# Directions
Write out again, unaltered, the lines from the start through the line containing "return best".

___

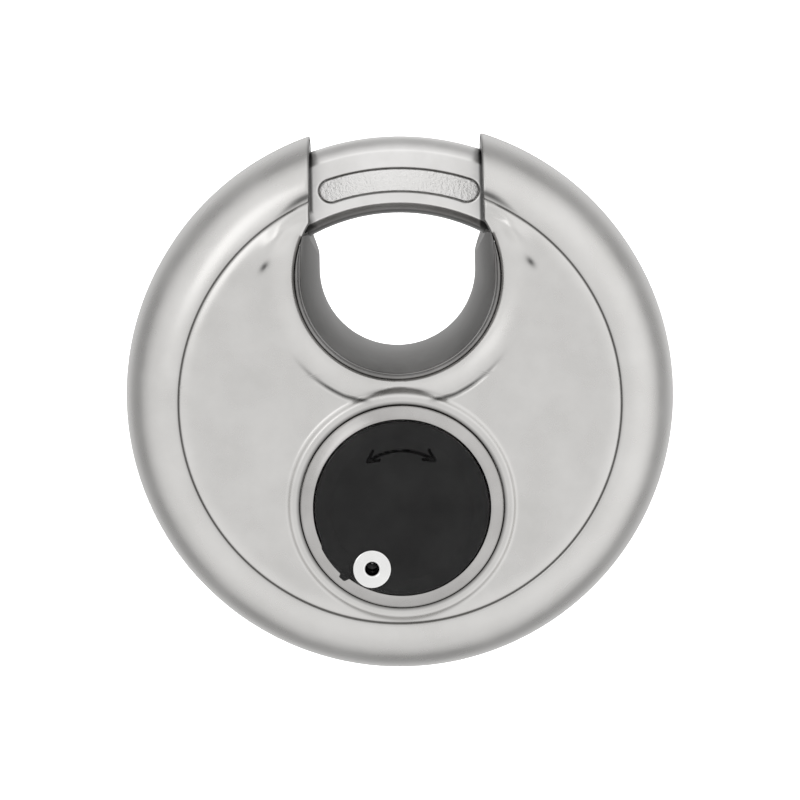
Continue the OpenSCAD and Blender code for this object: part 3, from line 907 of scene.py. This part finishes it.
def arrowDistance(x, y):
    # distance to a curved arrow with an open head at each end, about the cover's middle
    s = cover
    x = np.abs(x)
    turn = np.arctan2(x, y)
    end = math.radians(s["arrowDeg"])
    arc = np.where(turn < end, np.abs(np.hypot(x, y) - s["arrowR"]), 99)
    tipTurn = end + 0.03
    tipX, tipY = s["arrowR"] * math.sin(tipTurn), s["arrowR"] * math.cos(tipTurn)
    best = arc
    for spread in (-s["barbDeg"], s["barbDeg"]):
        back = tipTurn + math.pi + math.radians(spread)
        endX, endY = tipX + s["barb"] * math.cos(back), tipY - s["barb"] * math.sin(back)
        best = np.minimum(best, strokeDistance(x, y, tipX, tipY, endX, endY))
    return best


def coverOutline(turn):
    # radius of the outline: round, with a flat ear and a small tab beside the rivet
    s = cover
    past = np.degrees(turn) % 360 - s["rivetDeg"]
    ear = s["earOut"] * ramp(past, -42, -36) * (1 - ramp(past, -12, -10.5))
    tab = s["tabOut"] * ramp(past, -16.6, -15.8) * (1 - ramp(past, -11.8, -11))
    return s["radius"] + ear + tab


def makeCover():
    # rays from the rivet's hole to the outline; the top has a bevel and the engraved arrow
    s = cover
    fineTurn = np.radians(np.linspace(30, 150, 230))
    earTurn = np.radians(np.linspace(s["rivetDeg"] - 44, s["rivetDeg"] - 8, 60))
    turn = np.concatenate([
        fineTurn,
        np.radians(np.linspace(150, s["rivetDeg"] - 44, 24))[1:-1],
        earTurn,
        np.radians(np.linspace(s["rivetDeg"] - 8, 390, 70))[1:],
    ])
    radius = coverOutline(turn)
    outX, outY = radius * np.cos(turn), radius * np.sin(turn)
    holeX, holeY = rivet["x"] - s["x"], rivet["y"] - s["y"]
    gap = np.hypot(outX - holeX, outY - holeY)
    dirX, dirY = (outX - holeX) / gap, (outY - holeY) / gap
    start = rivet["shankR"] + 0.05
    near = np.array([0, 0.05, 0.6, 1.3])
    far = np.array([0.3, 0.2, 0.12, 0.06, 0.02, 0])
    rows = np.concatenate([
        near[:, None] + 0 * gap,
        near[-1] + (gap - start - near[-1] - far[0]) * np.linspace(0, 1, 130)[1:-1, None],
        gap - start - far[:, None],
    ])
    dist = start + rows
    x, y = holeX + dist * dirX, holeY + dist * dirY
    fromMiddle = np.hypot(x, y)
    onBevel = np.clip((fromMiddle - s["radius"] + s["bevel"]) / s["bevel"], 0, 1)
    slope = (s["topH"] - s["backH"] - s["edge"]) * onBevel
    boss = ramp(2.75 - np.hypot(x - holeX, y - holeY), 0, 0.3)
    top = s["topH"] - slope * (1 - boss)
    cut = s["arrowDepth"] * (1 - ramp(arrowDistance(x, y), s["arrowWidth"] * 0.6, s["arrowWidth"] * 1.5))
    edgeRoll = rollDrop(gap - start - rows, 0.25) * 0.8
    top = top - cut - edgeRoll
    upper = np.stack([s["x"] + x, s["y"] + y, top], axis=-1)
    lower = upper[[0, 3, 40, 90, 131, -1]].copy()
    lower[..., 2] = s["backH"]
    grids = [upper, lower, np.stack([upper[0], lower[0]]), np.stack([upper[-1], lower[-1]])]

    def arrowPaintedShade(x, y, h):
        # painted shade in the engraved arrow's groove
        away = arrowDistance(x - s["x"], y - s["y"])
        return (1 - ramp(away, s["arrowWidth"], s["arrowWidth"] * 1.8)) * (h > s["topH"] - 1)

    marks = {"paintedShade": arrowPaintedShade}
    makePiece("coverCap", grids, coverBlack, "cover", ["keyhole_cover"], "black_plastic", 40, 5e-4, marks)


makeCover()

view = {"distance": 0.60, "lens": 210.5, "elevation": 6.5, "roll": 1.1, "aimX": 0.0, "aimZ": -0.0008}


def lookFrom(azimuth, elevation, distance):
    a, e = math.radians(azimuth), math.radians(elevation)
    return np.array([math.sin(a) * math.cos(e), -math.cos(a) * math.cos(e), math.sin(e)]) * distance


def addCamera():
    data = bpy.data.cameras.new("camera")
    data.lens = view["lens"]
    data.sensor_width = 36
    data.clip_start, data.clip_end = 0.01, 20
    cameraObject = bpy.data.objects.new("camera", data)
    scene.collection.objects.link(cameraObject)
    target = Vector((view["aimX"], 0, view["aimZ"]))
    place = Vector(lookFrom(0, view["elevation"], view["distance"])) + target
    turned = (target - place).to_track_quat("-Z", "Y").to_matrix().to_4x4()
    roll = Matrix.Rotation(math.radians(-view["roll"]), 4, "Z")
    cameraObject.matrix_world = Matrix.Translation(place) @ turned @ roll
    scene.camera = cameraObject


def addSoftbox(name, azimuth, elevation, distance, width, height, power, tint=(1, 1, 1)):
    data = bpy.data.lights.new(name, "AREA")
    data.shape = "RECTANGLE"
    data.size, data.size_y = width, height
    data.energy = power
    data.color = tint
    lamp = bpy.data.objects.new(name, data)
    lamp.location = lookFrom(azimuth, elevation, distance)
    lamp.rotation_euler = (-Vector(lamp.location)).to_track_quat("-Z", "Y").to_euler()
    scene.collection.objects.link(lamp)

room = {
    "strength": 1.0,
    "alongY": [(0.0, 0.86), (0.2, 1.0), (0.4, 0.97), (0.55, 0.75), (0.68, 0.42), (0.8, 0.45), (1.0, 0.8)],
    "alongZ": [(0.0, 0.86), (0.25, 1.03), (0.5, 1.0), (0.75, 1.05), (1.0, 1.0)],
    "alongX": [(0.0, 0.88), (0.3, 1.0), (0.8, 1.02), (1.0, 1.04)],
}


def addWorld():
    # soft room: bright ahead and behind, darker in a band across, dimmer overhead
    world = bpy.data.worlds.new("studio")
    scene.world = world
    world.use_nodes = True
    tree = world.node_tree
    background = tree.nodes["Background"]
    coords = tree.nodes.new("ShaderNodeTexCoord")
    split = tree.nodes.new("ShaderNodeSeparateXYZ")
    tree.links.new(coords.outputs["Generated"], split.inputs["Vector"])

    def curve(source, stops):
        levels = tree.nodes.new("ShaderNodeValToRGB")
        levels.color_ramp.interpolation = "EASE"
        while len(levels.color_ramp.elements) < len(stops):
            levels.color_ramp.elements.new(0.5)
        for element, (place, level) in zip(levels.color_ramp.elements, stops):
            element.position = place
            element.color = (level, level, level, 1)
        half = tree.nodes.new("ShaderNodeMapRange")
        half.inputs["From Min"].default_value = -1
        tree.links.new(source, half.inputs["Value"])
        tree.links.new(half.outputs["Result"], levels.inputs["Fac"])
        return levels.outputs["Color"]

    def times(one, other):
        product = tree.nodes.new("ShaderNodeMix")
        product.data_type = "RGBA"
        product.blend_type = "MULTIPLY"
        product.inputs["Factor"].default_value = 1
        tree.links.new(one, product.inputs["A"])
        tree.links.new(other, product.inputs["B"])
        return product.outputs["Result"]

    depth = curve(split.outputs["Y"], room["alongY"])
    rise = curve(split.outputs["Z"], room["alongZ"])
    side = curve(split.outputs["X"], room["alongX"])
    tree.links.new(times(times(depth, rise), side), background.inputs["Color"])
    background.inputs["Strength"].default_value = room["strength"]


def addSweep():
    # floor that curves up into a back wall, all round so that every view has it
    radii = np.array([0.0, 0.2, 0.5, 0.9, 1.2, 1.45, 1.65, 1.8, 1.88, 1.9, 1.9])
    heights = np.array([0, 0, 0, 0, 0.03, 0.12, 0.3, 0.6, 1.0, 1.5, 2.4]) - 0.085
    turn = np.linspace(0, 2 * math.pi, 97)
    x = radii[:, None] * np.cos(turn)
    y = radii[:, None] * np.sin(turn)
    z = np.repeat(heights[:, None], len(turn), axis=1)
    mesh = bpy.data.meshes.new("sweep")
    points = np.stack([x, y, z], axis=-1)
    mesh.from_pydata(points.reshape(-1, 3), [], gridCells(points, 0))
    mesh.shade_smooth()
    material, tree, shader = nodesOf("paper")
    shader.inputs["Roughness"].default_value = 0.9
    shader.inputs["Specular IOR Level"].default_value = 0.1
    paper = addNoise(tree, 30, 2.0)
    white = addTint(tree, paper.outputs["Fac"], (0.93, 0.93, 0.93), (0.95, 0.95, 0.95))
    tree.links.new(white, shader.inputs["Base Color"])
    shader.inputs["Emission Color"].default_value = (1, 1, 1, 1)
    shader.inputs["Emission Strength"].default_value = 0.55
    mesh.materials.append(material)
    floor = bpy.data.objects.new("sweep", mesh)
    floor.visible_glossy = False
    scene.collection.objects.link(floor)


addCamera()
addWorld()
addSweep()
addSoftbox("key", -35, 25, 0.9, 0.3, 0.5, 0.3)
scene.view_settings.view_transform = "Standard"
print("stage set")

finishes = {
    "front_guide": castZinc,
    "rear_guide": castZinc,
    "guide_pins": pinSteel,
    "cylinder_housing": brassMetal,
    "cylinder_pin": pinSteel,
    "core": brassMetal,
    "drill_plate": hardSteel,
    "sidebar": pinSteel,
    "core_clip": hardSteel,
    "driver": hardSteel,
    "cover_washer": pinSteel,
}
for nodeName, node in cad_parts.items():
    finish = finishes.get(nodeName)
    if nodeName.startswith("disc_"):
        finish = brassMetal
    if nodeName.startswith("spacer_"):
        finish = pinSteel
    if finish:
        node.data.materials.clear()
        node.data.materials.append(finish)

___

# Written solution
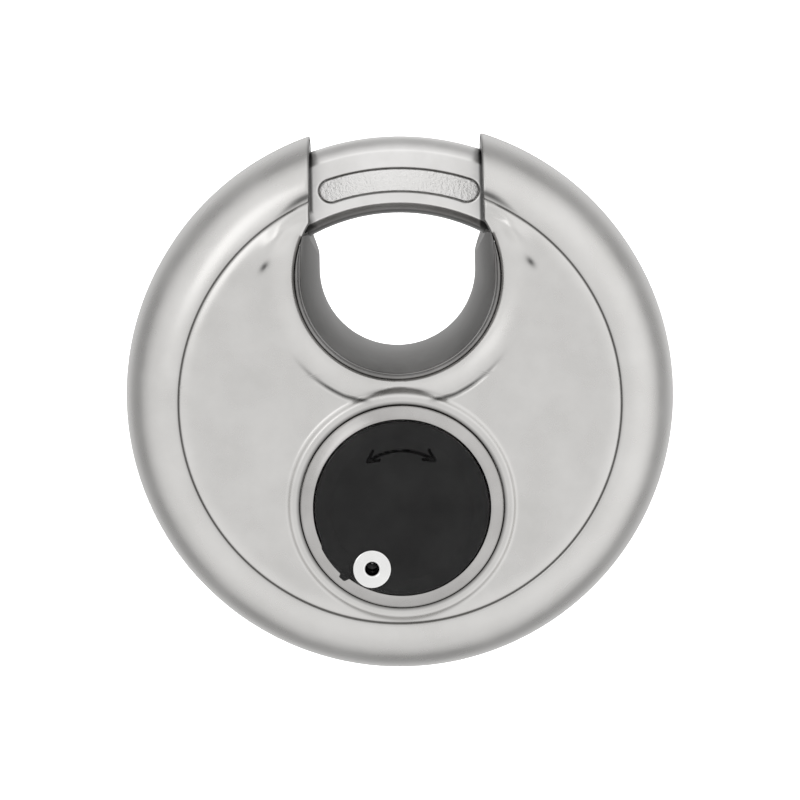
Continue the OpenSCAD and Blender code for this object: part 3, from line 907 of scene.py. This part finishes it.
def arrowDistance(x, y):
    # distance to a curved arrow with an open head at each end, about the cover's middle
    s = cover
    x = np.abs(x)
    turn = np.arctan2(x, y)
    end = math.radians(s["arrowDeg"])
    arc = np.where(turn < end, np.abs(np.hypot(x, y) - s["arrowR"]), 99)
    tipTurn = end + 0.03
    tipX, tipY = s["arrowR"] * math.sin(tipTurn), s["arrowR"] * math.cos(tipTurn)
    best = arc
    for spread in (-s["barbDeg"], s["barbDeg"]):
        back = tipTurn + math.pi + math.radians(spread)
        endX, endY = tipX + s["barb"] * math.cos(back), tipY - s["barb"] * math.sin(back)
        best = np.minimum(best, strokeDistance(x, y, tipX, tipY, endX, endY))
    return best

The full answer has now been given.